This is a bit of an odd one for me to write. To give some perspective, I was aware of Mulino some four months before it opened, taken by its owner, Luca, to view its barebones. I sat in Luca’s back garden, shared a bottle of wine and discussed how to launch it: two parties over two nights to fit within distancing guidelines. I wrote a press release, then the invites, then a second round of press releases when the government tightened restrictions. We booked a band, a photographer; sent more emails. With four days to go until launch in September the government locked us back down again. Mulino opened with a whimper in an empty events business, not the bang of celebration we had planned.

I was paid for that – quite a chunk of money actually – and it’s never sat right with me. The high standards I apply to everything in life other than grammar, were amplified by the personal relationship I have with Luca. I’ve eaten in his restaurants too many times. We’ve hung out at lunch; drank way too much in pubs together. I felt like by not making Mulino a success I had failed him. For someone who prides himself on a small number of friends who I’d move the earth for, it hurt.

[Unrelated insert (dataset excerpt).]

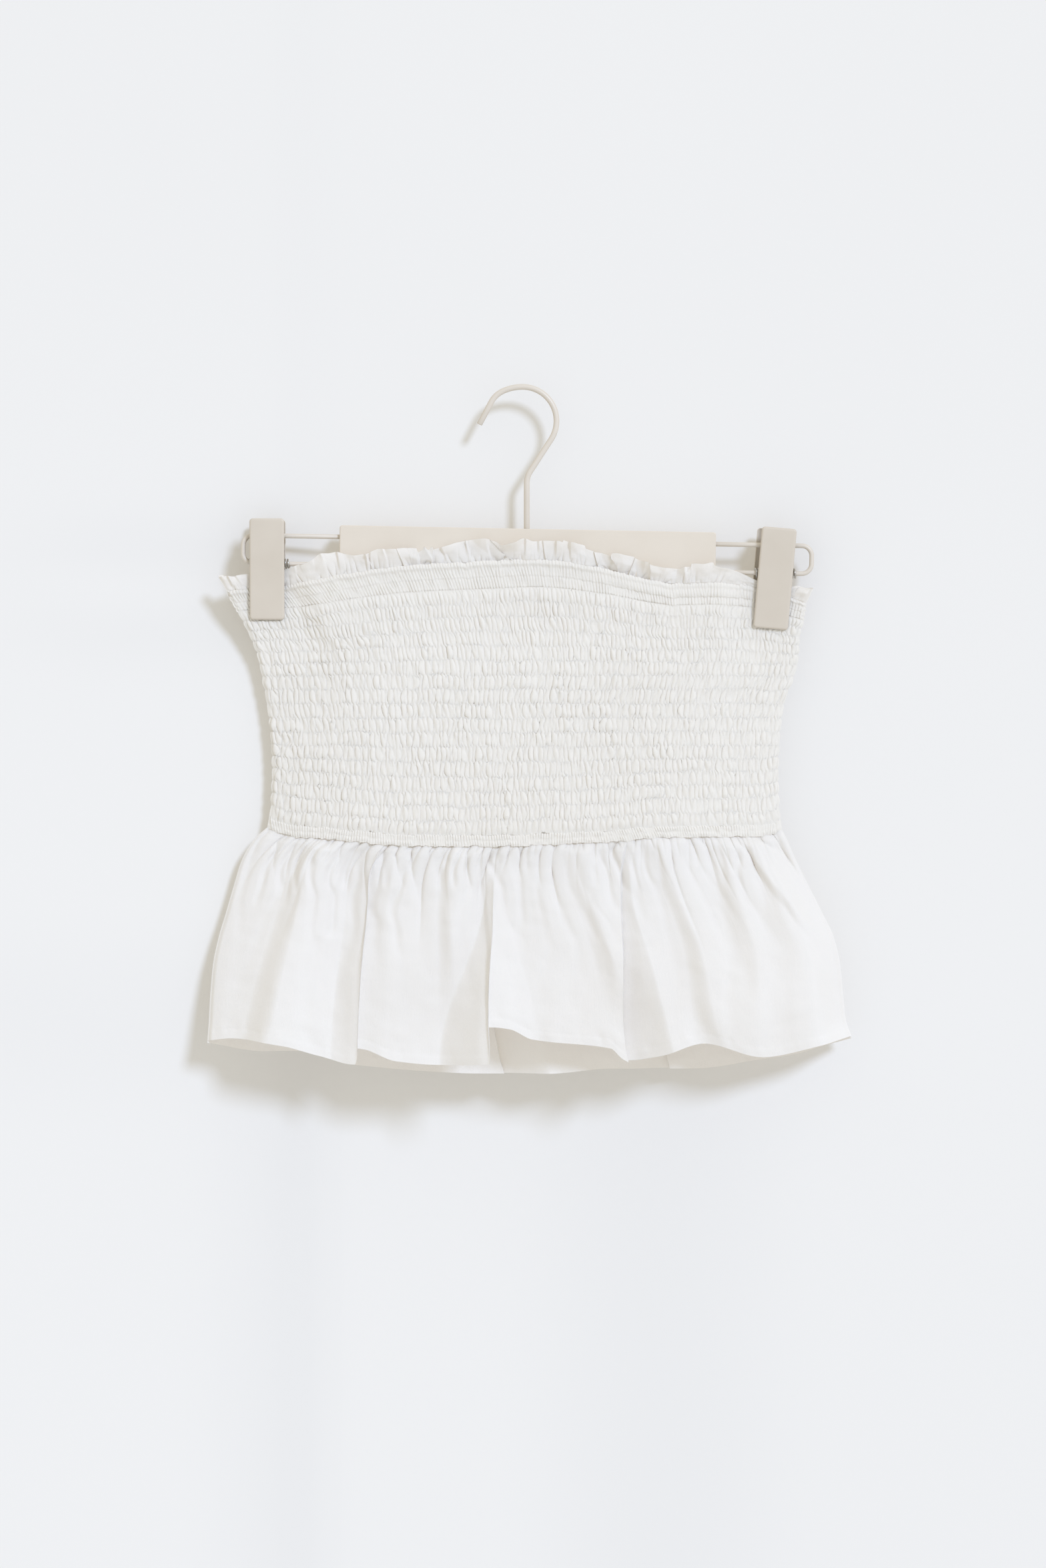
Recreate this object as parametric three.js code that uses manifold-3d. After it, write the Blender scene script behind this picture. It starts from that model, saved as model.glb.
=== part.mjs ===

I’ve eaten five pizzas at Mulino and paid for four of them. The first was the opening day when I arrived an hour early for a meeting because I wanted to be the first person to put money in the till, and also because I really wanted a glass of Barolo. The last a few days before lockdown. The one time I didn’t pay I took someone from the press for lunch. In the efforts of transparency I’ll ignore that one, but it hardly makes any difference; this is the Laghi’s product under a different name on the other side of the city centre. We both know the standard is set to high.

The menu is short and led almost entirely by pizza, the style of which is closer to the shorter, firmer dough of Rome, than the sloppier Neapolitan, meaning transport by hand is easier. The crust is blistered; chewy and malleable, requiring a full set of teeth to work through it’s rewards. The toppings are familiar with anyone who understands the obsession behind the man; almost exclusively Italian, often picked out by Luca over video call with his buyer. Familiar pizzas of pepperoni and margarita are joined by huge drapes of Serrano ham with rocket, or pickled cipollino onions and ‘nduja. Occasionally scamorza might make an appearance, or globe artichokes doused in peppery oil. It really is driven by the seasons unlike any other pizzeria in Birmingham. From memory the most expensive is about £10. It’s too cheap.

They make croissants in-house, along with other pastries, have a house lager and a stonking wine list. It really is the perfect little spot for that part of Birmingham. Except it’s not. Millennium Point is not the place to be during a pandemic, given it sits on the campus of Aston University and BCU, whilst the Think Tank has been closed. It’s hardly fair for somewhere which deserves better. Now given nobody knows when things will go back to normal I’m not sure what use this piece is, other than to serve as a reminder that places like this are there for you. Mulino didn’t get the opening it deserved first time around, let’s make sure they do second time around.